Reputation: 47
I instantly want to apologize as english is not my first language so sorry if 'symbolised string' or something similar doesn't actually make sense.
My situation: I am reading the google supported devices csv file (https://support.google.com/googleplay/answer/1727131?hl=en) with nodejs like so:
readFileSync(PATH, 'utf16le').split('\n');
One of the lines looks like Y6 \xe2\x85\xa1 Compact
The \xe2\x85\xa1
is a UTF-8 string literal which actually stands for Ⅱ
(roman numeral 2) (atleast according to this: https://www.utf8-chartable.de/unicode-utf8-table.pl?start=8448&number=128&utf8=string-literal&text=8545)
When I try to deal with this string node auto adds \\ making it \\xe2\\x85\\xa1
as \x is not a valid character etc.
But is there any way I could actually get the roman numeral?

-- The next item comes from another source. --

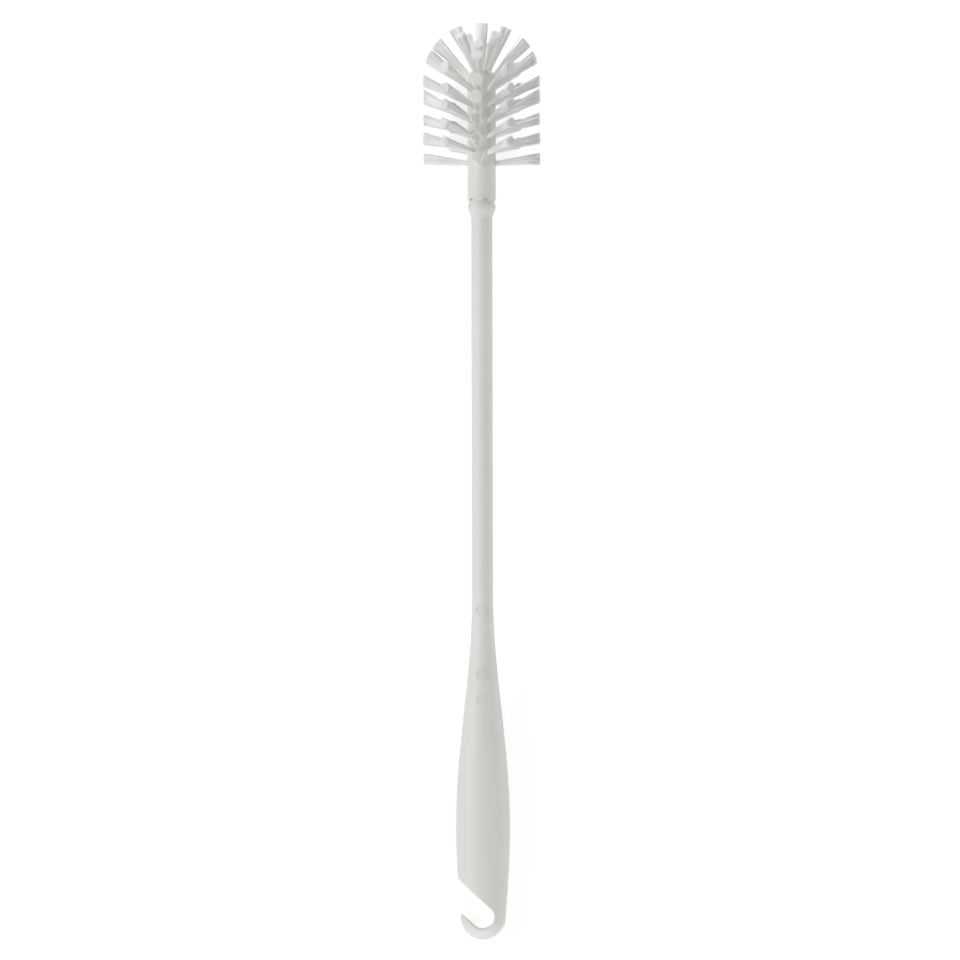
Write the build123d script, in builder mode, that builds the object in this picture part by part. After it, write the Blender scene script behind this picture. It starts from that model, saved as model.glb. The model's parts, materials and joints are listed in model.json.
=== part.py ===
from build123d import *

import os
from math import atan, cos, degrees, pi, radians, sin

# Long-handled bottle brush, millimetres.
#
# A one-piece moulded handle ends in an open hook at one end and a spigot at the other.  A
# moulded brush core is pressed onto the spigot.  Tufts of bristle stand in drilled seats in
# the core, and a flat wire anchor holds the fold of each tuft in its seat.
#
# The brush is drawn upright, with the hook end at z = 0 and the brush end up.  The last
# section lays it on its side, where it rests on the grip and on the lowest tufts.

# ---- grip and hook ----
grip_half_width = 11.5
grip_half_depth = 9.0
grip_widest_height = 48.0
grip_top_height = 147.0
end_half_width = 9.6
end_half_depth = 7.4
end_height = 9.7
lead_in = 5.0

hook_slot_width = 9.8
hook_centre_x = -0.3
hook_centre_height = 9.6
hook_slot_rise = 43.0
hook_edge_round = 0.5

# ---- plain round mould marks on the face of the grip ----
mark_radius = 2.6
mark_depth = 0.25
mark_heights = (101.7, 112.8, 140.2)

# ---- shaft, shoulder and spigot ----
shaft_radius = 4.5
shoulder_start = 306.8
shoulder_taper = 3.7
shoulder_radius = 5.95
shoulder_length = 2.0
neck_radius = 5.4
neck_length = 1.6
spigot_radius = 3.5
spigot_length = 11.0
spigot_chamfer = 0.6
bead_height = 7.0
bead_rise = 0.3

# ---- brush core ----
core_radius = 6.0
core_barrel = 50.8
core_clocking = -5.0
lip_rise = 0.15
lip_height = 1.2
notch_width = 2.3
notch_height = 0.9
notch_depth = 0.8
notch_angles = (22.0, -35.0, 158.0, -145.0)
fit_clearance = 0.05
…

If not, any suggestions on easily stripping such data out completely (the roman numeral is more of a 'cool to have' than 'must')
Upvotes: 0
Views: 433
Reputation: 47
As most often happens, came up with a solution basically 5 minutes after posting...
\xe2\x85\xa1
\x
replace with %
=>
%e2%85%a1
decodeURIComponent()
https://developer.mozilla.org/en-US/docs/Web/JavaScript/Reference/Global_Objects/decodeURIComponent
UTF-8 Literal is basically URI but with %
instead of \x
So we just replace it with
string.replace(/\\x/g, '%');
//g to catch all instances in the string
and resolved it as URI back to a proper string.
Spend over an hour trying to figure this out, post the question and come up with solution in 5 minutes... What is even life...
Upvotes: 1